Exercise requirements
Exactly the lines from the one containing "bpy.context.scene.collection.objects.link(rigid_bodies[body])" through the final line of the listing are to be retyped, and nothing more.

Information provided
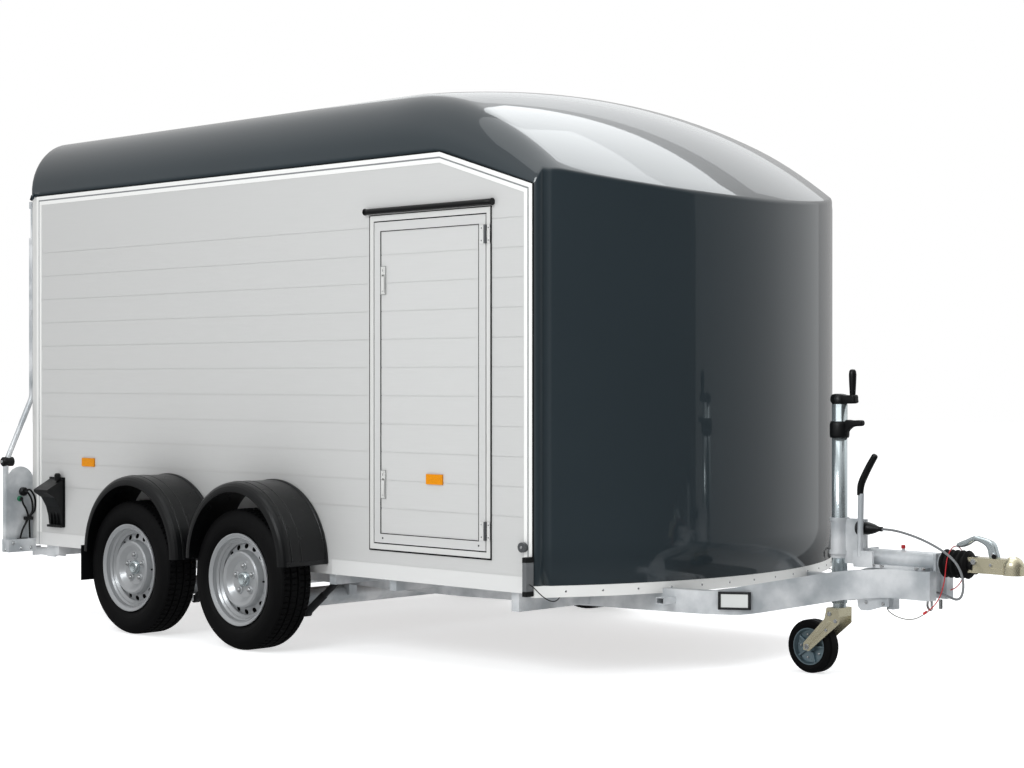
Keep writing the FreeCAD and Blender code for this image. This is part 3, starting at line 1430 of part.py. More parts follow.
def handbrake():
    """Bracket beside the housing, a plain tube and a cranked grip on its end."""
    pivot_x = f"({HOUSING_REAR} + 5)"
    base = DRAWBAR_TOP
    bracket = block(
        "LeverBracket", (f"{pivot_x} - 25", f"{pivot_x} + 60"), ("-beam_front_out", "-beam_front_out + 12"), (base, f"{base} + 62")
    )
    x = mm(pivot_x)
    y = mm("-beam_front_out + 6")
    low = mm(base) + 40
    foot = Vector(x + 1, y, low)
    bend = Vector(x + 7, y, low + 270)
    end = Vector(x + 75, y, low + 385)
    along = (bend - foot).normalize()
    split = foot + along * 237
    tube = Part.makeCylinder(11, (split - foot).Length, foot, along)
    start = Part.Wire(Part.makeCircle(14, split, along))
    grip = Part.Wire(tangent_path([split, bend, end], [60])).makePipeShell([start], True, True)
    node(join("LeverSet", [bracket, shaped("LeverTube", tube)]), "handbrake_lever")
    node(shaped("LeverGrip", grip), "lever_grip")


PLUG_Y = "-36"
PLUG_Z = "577"


def plug_holder():
    """Socket on a lug of the jockey clamp, with the parked plug in it."""
    lug = block("HolderLug", (f"{HOUSING_REAR} - 26", f"{HOUSING_REAR} - 16"), (f"{PLUG_Y} + 10", "-8"), (f"{PLUG_Z} - 14", f"{PLUG_Z} + 14"))
    socket = rod("HolderSocket", (f"{HOUSING_REAR} - 26", PLUG_Y, PLUG_Z), "x", "26.5", "18")
    node(join("Holder", [lug, socket]), "plug_holder")
    plug = turned("Plug", [("0", "0"), ("24", "0"), ("24", "28"), ("18", "52"), ("9", "74"), ("9", "88"), ("0", "88")])
    plug.Placement = FreeCAD.Placement(Vector(), Rotation(Vector(0, 0, 1), -90))
    bind(plug, "Placement.Base.y", PLUG_Y)
    bind(plug, "Placement.Base.z", PLUG_Z)
    node(plug, "cable_plug", f"{HOUSING_REAR} - 8")


# Jockey wheel: clamp, sliding tube with crank, sliding leg, swivelling fork and wheel.
def jockey():
    ring_radius = "(jockey_tube + pin_play + clamp_wall)"
    hole = rod("ClampHole", (JOCKEY_X, "0", "300"), "z", "jockey_tube + pin_play", "500")
    plate = block("ClampPlate", (JOCKEY_X, HOUSING_REAR), ("-8", "8"), ("436", HOUSING_TOP))
    wing = block("ClampWing", (JOCKEY_X, f"{HOUSING_REAR} - 14"), ("-8", "8"), (HOUSING_TOP, "608"))
    sleeve = rod("ClampSleeve", (JOCKEY_X, "0", "470"), "z", f"{ring_radius} - 4", "140")
    rings = [
        rod(f"ClampRing{index}", (JOCKEY_X, "0", height), "z", ring_radius, "14")
        for index, height in enumerate(("470", "596"))
    ]
    node(cut("Clamp", join("ClampSolid", [plate, wing, sleeve, *rings]), hole), "jockey_clamp")
    outer = rod("JockeyTube", (JOCKEY_X, "0", "jockey_foot"), "z", "jockey_tube", "jockey_top - jockey_foot")
    bore = rod("JockeyBore", (JOCKEY_X, "0", "jockey_foot - 1"), "z", "jockey_leg + pin_play", "jockey_top - jockey_foot - 10")
    node(cut("JockeyTubeBored", outer, bore), "jockey_tube")
    hub = rod("CrankHub", (JOCKEY_X, "0", "jockey_top"), "z", "jockey_tube", "38")
    arm = block("CrankArm", (JOCKEY_X, f"{JOCKEY_X} + 74"), ("-14", "14"), ("jockey_top + 4", "jockey_top + 36"))
    grip = rod("CrankGrip", (f"{JOCKEY_X} + 60", "0", "jockey_top + 30"), "z", "15", "104")
    collar = rod("TubeCollar", (JOCKEY_X, "0", "jockey_top - 129"), "z", "jockey_tube + 8", "63")
    collar_hole = rod("CollarHole", (JOCKEY_X, "0", "jockey_top - 160"), "z", "jockey_tube", "120")
    tab = block("CollarTab", (f"{JOCKEY_X} + jockey_tube", f"{JOCKEY_X} + 108"), ("-11", "11"), ("jockey_top - 87", "jockey_top - 62"))
    ring = cut("CollarRing", join("CollarSolid", [collar, tab]), collar_hole)
    node(group("Crank", [join("CrankSet", [hub, arm, grip]), ring]), "jockey_crank")
    leg = rod("Leg", (JOCKEY_X, "0", "jockey_foot - 16"), "z", "jockey_leg", "jockey_top - jockey_foot - 126")
    node(leg, "jockey_leg")
    hub_x = f"({JOCKEY_X} - jockey_trail)"
    cheek = "(jockey_half + 6)"
    head_top = "(jockey_foot - 16 - pin_play)"
    crown = block(
        "ForkCrown", (f"{JOCKEY_X} - 30", f"{JOCKEY_X} + 26"), (f"-{cheek} - 5", f"{cheek} + 5"), (f"{head_top} - 34", head_top)
    )
    pieces = [crown]
    for side, sign in SIDES:
        low, high = across(sign, cheek, f"{cheek} + 5")
        pieces.append(padded(
            f"ForkCheek_{side}",
            "XZ_Plane",
            [
                (f"{hub_x} - 16", "jockey_wheel - 12"),
                (f"{hub_x} + 10", "jockey_wheel - 16"),
                (f"{JOCKEY_X} + 26", f"{head_top} - 60"),
                (f"{JOCKEY_X} + 26", head_top),
                (f"{JOCKEY_X} - 30", head_top),
                (f"{JOCKEY_X} - 40", f"{head_top} - 44"),
                (f"{hub_x} - 16", "jockey_wheel + 14"),
            ],
            f"-({high})",
            "5",
        ))
    pin = rod("JockeyAxle", (hub_x, f"-{cheek} - 8", "jockey_wheel"), "y", "7", f"2 * {cheek} + 16")
    node(join("Fork", [*pieces, pin]), "jockey_fork")
    tyre = turned("JockeyTyre", [
        ("72", "-jockey_half + 2"),
        ("86", "-jockey_half"),
        ("jockey_wheel - 5", "-jockey_half + 5"),
        ("jockey_wheel", "-jockey_half + 13"),
        ("jockey_wheel", "jockey_half - 13"),
        ("jockey_wheel - 5", "jockey_half - 5"),
        ("86", "jockey_half"),
        ("72", "jockey_half - 2"),
    ])
    rim = turned("JockeyRim", [
        ("7.05", "-jockey_half + 1"),
        ("20", "-jockey_half + 1"),
        ("24", "-10"),
        ("62", "-14"),
        ("68", "-jockey_half + 1"),
        ("71.7", "-jockey_half + 1"),
        ("71.7", "jockey_half - 1"),
        ("68", "jockey_half - 1"),
        ("62", "14"),
        ("24", "10"),
        ("20", "jockey_half - 1"),
        ("7.05", "jockey_half - 1"),
    ])
    for thing in (tyre, rim):
        bind(thing, "Placement.Base.z", "jockey_wheel")
    node(tyre, "jockey_tyre", hub_x)
    node(rim, "jockey_rim", hub_x)


# Cords. Each route is a list of places chosen by hand, X from the wall, Y and Z in the row's frame.
CORDS = (
    ("plug_cable", "cable_radius", (
        (4488, 0, 352), (4514, -2, 350), (4543, -9, 344), (4574, -23, 338), (4605, -42, 336),
        (4634, -62, 345), (4654, -79, 367), (4664, -90, 400), (4660, -96, 438), (4640, -97, 474),
        (4602, -92, 503), (4548, -80, 526), (4486, -68, 547), (4420, -56, 563), (4362, -46, 573),
        (4314, -36, 577), (4280, -36, 577),
    )),
    ("breakaway_cable", "wire_radius", (
        (4302, -20, 286), (4303, -34, 284), (4312, -48, 277), (4333, -56, 266), (4363, -61, 256),
        (4398, -65, 250), (4433, -69, 252), (4464, -75, 262), (4492, -81, 277), (4519, -85, 295),
        (4544, -87, 318), (4564, -87, 347), (4576, -85, 383), (4581, -81, 421), (4581, -75, 459),
        (4579, -61, 494), (4577, -36, 519), (4575, -5, 530), (4574, 27, 524), (4573, 54, 503),
        (4571, 70, 472), (4567, 76, 437), (4559, 76, 403), (4544, 72, 376), (4522, 64, 358),
        (4490, 54, 350),
    )),
    ("marker_wire_right", "wire_radius", (
        (3353, -988, 372), (3366, -986, 367), (3378, -979, 353), (3388, -966, 336), (3398, -945, 318),
        (3401, -918, 307), (3398, -890, 306), (3392, -866, 315), (3388, -853, 327), (3387, -848, 338),
    )),
    ("marker_wire_left", "wire_radius", (
        (3353, 988, 372), (3366, 986, 367), (3378, 979, 353), (3388, 966, 336), (3398, 945, 318),
        (3401, 918, 307), (3398, 890, 306), (3392, 866, 315), (3388, 853, 327), (3387, 848, 338),
    )),
)


def cord(label, radius, places):
    points = [Vector(*place) for place in places]
    radii = []
    for before, corner, after in zip(points, points[1:], points[2:]):
        back = before - corner
        ahead = after - corner
        half_turn = (math.pi - back.getAngle(ahead)) / 2
        radii.append(0.45 * min(back.Length, ahead.Length) / math.tan(half_turn))
    print(label, "arc radii", [round(value) for value in radii])
    path = Part.Wire(tangent_path(points, radii))
    start = Part.Wire(Part.makeCircle(mm(radius), points[0], points[1] - points[0]))
    tube = path.makePipeShell([start], True, True)
    expected = math.pi * mm(radius) ** 2 * path.Length
    print(label, "length", round(path.Length), "volume ratio", round(tube.Volume / expected, 4))
    node(shaped(label, tube), label)


for side, sign in SIDES:
    side_wall(side, sign)
wall_trims()
door_frame()
side_door()
door_latches()
door_catch()
door_hinges()
rain_rail()
body_shell()
floor_deck()
beams = {side: chassis_beam(side, sign) for side, sign in SIDES}
front_skirt(beams.values())
rear_ramp(rear_portal())
chassis(beams)
for label, hub in AXLES:
    axle(label, hub)
shock_absorbers()
for label, hub in AXLES:
    for side, sign in SIDES:
        road_wheel(label, hub, side, sign)
for side, sign in SIDES:
    mudguards(side, sign)
wheel_chocks()
reflectors()
marker_lamps()
beam_reflectors()
rear_corners()
prop_stands()
overrun_housing(beams["right"])
bellows()
coupling_head()
handbrake()
plug_holder()
jockey()
for label, radius, places in CORDS:
    cord(label, radius, places)

doc.recompute()
faults = [thing.Label for thing in doc.Objects if {"Invalid", "Error"} & set(thing.State)]
for thing in nodes:
    if thing.Shape.isNull() or not thing.Shape.isValid():
        faults.append(thing.Label)
if faults:
    sys.exit(f"faulty: {sorted(set(faults))}")
for thing in nodes:
    thing.Shape.exportStep(f"parts/{thing.Label}.step")
box = Part.makeCompound([thing.Shape for thing in nodes]).BoundBox
print(len(nodes), "nodes, box", box)
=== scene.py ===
"""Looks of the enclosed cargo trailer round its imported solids, in metres; +X forwards, +Y left, +Z up."""
import fnmatch
import json
from math import asin, cos, hypot, pi, radians, sin, sqrt, tan

import bmesh
import bpy
from mathutils import Matrix, Vector

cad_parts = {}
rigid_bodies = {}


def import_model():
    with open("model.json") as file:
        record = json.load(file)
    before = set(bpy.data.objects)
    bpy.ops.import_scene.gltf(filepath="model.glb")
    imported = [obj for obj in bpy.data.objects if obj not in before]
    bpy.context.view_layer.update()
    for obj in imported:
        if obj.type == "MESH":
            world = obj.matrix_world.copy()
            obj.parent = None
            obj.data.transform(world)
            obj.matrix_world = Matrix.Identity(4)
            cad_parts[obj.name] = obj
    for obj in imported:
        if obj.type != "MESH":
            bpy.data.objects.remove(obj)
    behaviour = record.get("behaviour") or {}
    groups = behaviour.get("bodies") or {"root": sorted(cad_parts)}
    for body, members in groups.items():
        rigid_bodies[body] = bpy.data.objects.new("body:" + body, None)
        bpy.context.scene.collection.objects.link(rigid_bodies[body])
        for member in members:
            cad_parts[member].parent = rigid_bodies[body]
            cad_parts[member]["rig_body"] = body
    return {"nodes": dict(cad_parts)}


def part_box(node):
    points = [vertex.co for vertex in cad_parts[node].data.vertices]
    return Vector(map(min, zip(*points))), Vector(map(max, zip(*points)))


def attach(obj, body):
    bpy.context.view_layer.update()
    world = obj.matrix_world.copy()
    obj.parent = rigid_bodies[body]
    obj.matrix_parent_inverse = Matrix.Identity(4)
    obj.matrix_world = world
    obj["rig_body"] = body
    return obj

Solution
        bpy.context.scene.collection.objects.link(rigid_bodies[body])
        for member in members:
            cad_parts[member].parent = rigid_bodies[body]
            cad_parts[member]["rig_body"] = body
    return {"nodes": dict(cad_parts)}


def part_box(node):
    points = [vertex.co for vertex in cad_parts[node].data.vertices]
    return Vector(map(min, zip(*points))), Vector(map(max, zip(*points)))


def attach(obj, body):
    bpy.context.view_layer.update()
    world = obj.matrix_world.copy()
    obj.parent = rigid_bodies[body]
    obj.matrix_parent_inverse = Matrix.Identity(4)
    obj.matrix_world = world
    obj["rig_body"] = body
    return obj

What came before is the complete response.